Now I'll turn the floor over to Kaka to talk about the financial highlights. Then we'll talk about the Q&A. Thank you.
Thank you, Rafael. Good afternoon, everyone. I would like to start talking about the strong performance of net sales of MRV company. This has grown 21% against the fourth quarter and 20% against the first quarter with a PSV of BRL 1.8 million and marking the first, the best first quarter in the history of the company.
The MRV Incorporation, the development company has a great margin and it confirms the trend of recovery of this important indicator. We maintain a gross margin, 22% to 24% for the year after interest, which grows -- a growing gross margin to close the fourth quarter between 25% and 26%.

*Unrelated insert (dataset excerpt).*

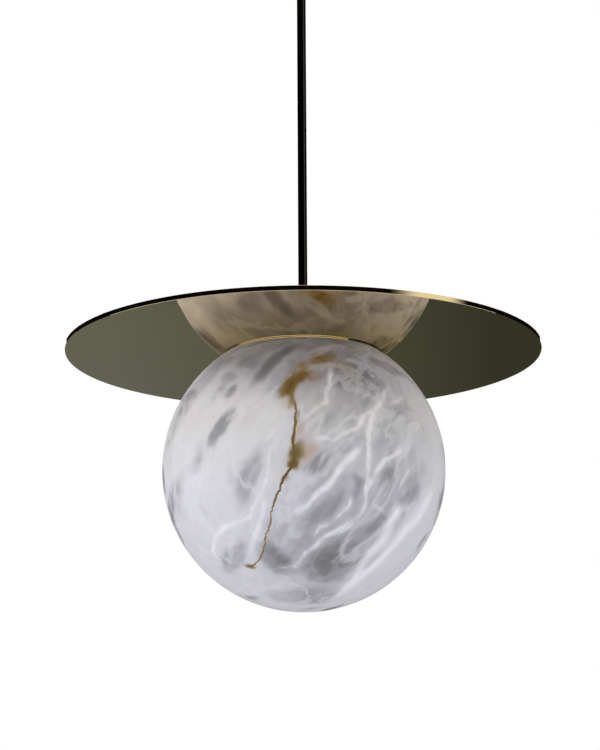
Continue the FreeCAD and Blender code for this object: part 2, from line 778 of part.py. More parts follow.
def supply_flex():
    """Sheathed flex: up the stem, through the cardan joint, over to the clamp."""
    middle = on_arc(flex_bend, flex_turn, flex_bend, 135)
    points = [V(0, 0, flex_bottom), V(0, 0, flex_turn), V(0, flex_bend, flex_level),
              V(0, sheath_end, flex_level)]
    edges = [Part.LineSegment(points[0], points[1]).toShape(),
             Part.Arc(points[1], V(0, *middle), points[2]).toShape(),
             Part.LineSegment(points[2], points[3]).toShape()]
    flex = swept(edges, flex_radius)
    length = sum(edge.Length for edge in edges)
    section = math.pi * flex_radius**2
    print("flex %.1f mm long, bend radius %.1f mm, volume / (section x length) = %.4f"
          % (length, flex_bend, flex.Volume / (section * length)))
    return flex


def fanned_core(start, along, side, run, shift, grip):
    """Core that steps sideways in an S of two equal arcs, then runs straight into its terminal."""
    if abs(shift) < 1e-6:
        return rod(core_radius, start, start + along * (run + grip))
    radius = (run**2 + shift**2) / (4 * abs(shift))
    half = math.atan2(abs(shift), run)
    out = math.copysign(radius * (1 - math.cos(half)), shift)
    ahead = radius * math.sin(half)
    end = start + along * run + side * shift
    middle = (start + end) * 0.5
    edges = [Part.Arc(start, start + along * ahead + side * out, middle).toShape(),
             Part.Arc(middle, end - along * ahead - side * out, end).toShape(),
             Part.LineSegment(end, end + along * grip).toShape()]
    return swept(edges, core_radius)


def flex_cores_top():
    """Live, earth and neutral cores from the sheath's end into the terminals."""
    run = terminal_start - sheath_end
    cores = []
    for pole in pole_places:
        start = pole * core_pitch / terminal_pitch
        cores.append(fanned_core(V(start, sheath_end, flex_level), V(0, 1, 0), V(1, 0, 0), run,
                                 pole - start, terminal_grip))
    return cores


def flex_cores_bottom():
    """Live and neutral cores from the sheath's end into the lampholder's core."""
    run = flex_bottom - core_top
    return [fanned_core(V(i * core_pitch, 0, flex_bottom), V(0, 0, -1), V(1, 0, 0), run,
                        i * (core_terminal_circle - core_pitch), terminal_grip) for i in (-1, 1)]


# --- the pieces, in the order in which they go together ----------------------------

save("mounting_bracket", mounting_bracket())
save("swivel_bolt", swivel_bolt())
save("bolt_washer", tube(bolt_washer_radius, bolt_radius + running_gap, -seat_drop,
                         -seat_drop + bolt_washer_thickness))
save("swivel_yoke", swivel_yoke())
save("gimbal_ring", gimbal_ring())
save("gimbal_pins", *gimbal_pins())
save("swivel_fork", swivel_fork())
save("swivel_ball", swivel_ball())
save("ball_collar", ball_collar())
save("collar_screw", grub_screw(collar_screw_radius, neck_hole, boss_radius - grub_inset,
                                collar_top - collar_height / 2))

save("terminal_block", terminal_block())
save("terminal_screws", *terminal_screws())
save("terminal_fixings", *[shelf_screw(place, fixing_head_radius, fixing_seat)
                           for place in shelf_screws()[:2]])
save("cord_clamp", cord_clamp())
save("clamp_screw", shelf_screw(shelf_screws()[2], small_head_radius, clamp_foot_seat))
save("earth_screw", shelf_screw(shelf_screws()[3], earth_head_radius, bracket_seat))

save("canopy_cup", canopy_cup())
save("canopy_screw_left", canopy_screw(-1))
save("canopy_screw_right", canopy_screw(1))

save("stem_tube", tube(stem_radius, stem_bore, stem_bottom, stem_top))
save("stem_hub", stem_hub())
save("hub_screw", grub_screw(hub_screw_radius, neck_hole, hub_neck_radius - grub_inset,
                             hub_bottom + hub_height - hub_neck_height / 2))
save("hub_felt", tube(hub_radius - felt_inset, neck_hole, disc_top, hub_bottom))
save("mirror_disc", mirror_disc())
save("lock_washer", tube(lock_washer_radius, neck_hole, lock_nut_top, disc_under))
save("lock_nut", chamfered_nut(lock_nut_flats, lock_nut_bottom, lock_nut_top, neck_hole))

save("alabaster_globe", alabaster_globe())
save("fitter_ring", fitter_ring())
save("fitter_gasket", fitter_gasket())
save("globe_studs", *around(globe_stud(), stud_count))
washer = tube(nut_washer_radius, stud_radius + hole_gap, disc_top, nut_bottom)
washer.translate(V(stud_circle, 0, 0))
save("nut_washers", *around(washer, stud_count))
for number, nut in enumerate(around(thumb_nut(), stud_count), start=1):
    save("thumb_nut_%d" % number, nut)

save("holder_cap", holder_cap())
save("holder_core", holder_core())
save("holder_liner", holder_liner())
save("holder_contact", holder_contact())
save("holder_sleeve", holder_sleeve())

save("lamp_cap", lamp_cap())
save("lamp_insulator", lamp_insulator())
save("lamp_contact", lamp_contact())
save("lamp_collar", lamp_collar())
save("lamp_dome", lamp_dome())

save("supply_flex", supply_flex())
save("flex_cores_top", *flex_cores_top())
save("flex_cores_bottom", *flex_cores_bottom())
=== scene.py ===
import math

import bmesh
import bpy
import numpy
from mathutils import Matrix, Vector, noise


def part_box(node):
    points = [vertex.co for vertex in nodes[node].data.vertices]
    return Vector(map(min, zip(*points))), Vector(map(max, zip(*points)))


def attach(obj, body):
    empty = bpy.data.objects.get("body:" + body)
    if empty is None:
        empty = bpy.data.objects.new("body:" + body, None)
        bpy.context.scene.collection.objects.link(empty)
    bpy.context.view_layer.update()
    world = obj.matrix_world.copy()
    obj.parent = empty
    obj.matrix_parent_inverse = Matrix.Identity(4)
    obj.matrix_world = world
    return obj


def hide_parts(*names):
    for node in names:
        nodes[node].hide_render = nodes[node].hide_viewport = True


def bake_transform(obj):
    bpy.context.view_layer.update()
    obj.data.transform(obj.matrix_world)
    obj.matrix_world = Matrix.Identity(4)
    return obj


# Alabaster globe pendant under a polished disc, hung from a rigid stem: what it looks like.
# Everything is in metres, in the frame of the CAD model: the ceiling is z = 0.

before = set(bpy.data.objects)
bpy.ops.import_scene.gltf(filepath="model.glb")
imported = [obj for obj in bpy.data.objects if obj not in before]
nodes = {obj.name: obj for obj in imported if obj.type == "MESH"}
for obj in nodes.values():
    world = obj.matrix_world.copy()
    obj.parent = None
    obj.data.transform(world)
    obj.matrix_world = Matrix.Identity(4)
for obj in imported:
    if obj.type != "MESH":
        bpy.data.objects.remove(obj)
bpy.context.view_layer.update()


# --- camera -----------------------------------------------------------------------
# Where the photographer stood: 2.15 m in front, half a metre below the disc, looking
# slightly up, worked out from the outlines of the disc, the globe and the stem.

picture_width = 600
picture_height = 750
focal_pixels = 2000.0
sensor = 36.0
eye = Vector((-0.0036, -2.0860, -1.0080))
aim = Vector((-0.0036, 0.0, -0.5012))
lean = Vector((0.005, 0.0, 1.0))

sight = (aim - eye).normalized()
rightward = sight.cross(lean).normalized()
upward = rightward.cross(sight)
camera = bpy.data.objects.new("camera", bpy.data.cameras.new("camera"))
camera.data.sensor_width = sensor
camera.data.lens = sensor * focal_pixels / picture_height
camera.matrix_world = (Matrix.Translation(eye)
                       @ Matrix((rightward, upward, -sight)).transposed().to_4x4())
bpy.context.scene.collection.objects.link(camera)
bpy.context.scene.camera = camera


# --- studio -----------------------------------------------------------------------
# A white room with a pale floor and soft lights. Dark screens stand around it, seen only
# in polished metal: a low one that the mirror shows, high ones that edge and stem show, and
# one among them that brightens in the middle, for the glint on the disc's edge.

def photo_colour(red, green, blue):
    """Colour read off the photograph, as the shaders take it."""
    shares = [value / 255 for value in (red, green, blue)]
    linear = [share / 12.92 if share < 0.04045 else ((share + 0.055) / 1.055) ** 2.4
              for share in shares]
    return (*linear, 1.0)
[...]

We've seen a new increase in gross margin of new sales in March, reaching 30.5% in March, which is an increase in 1.2 percentage points when compared to December '22, and 7.5 points when compared to March '22, in line with plan to reach 33% of gross margin of new sales for the fourth quarter of '23. Cash burn in the first quarter is smaller than 4Q of '22 with BRL 120 million burn at MRV Incorporation. It is, we're closer to the breakeven. And for the year, we reaffirm our cash expectation to be neutral, at least.
Debt covenant, it's a net debt plus things to pay over net -- over equity. The main leverages for reduction were higher withdrawals of credit financing, cancellations of purchase and sale of land, and in some cases, purchase and sale agreements being transformed in purchase options in addition to the trade receivables sales.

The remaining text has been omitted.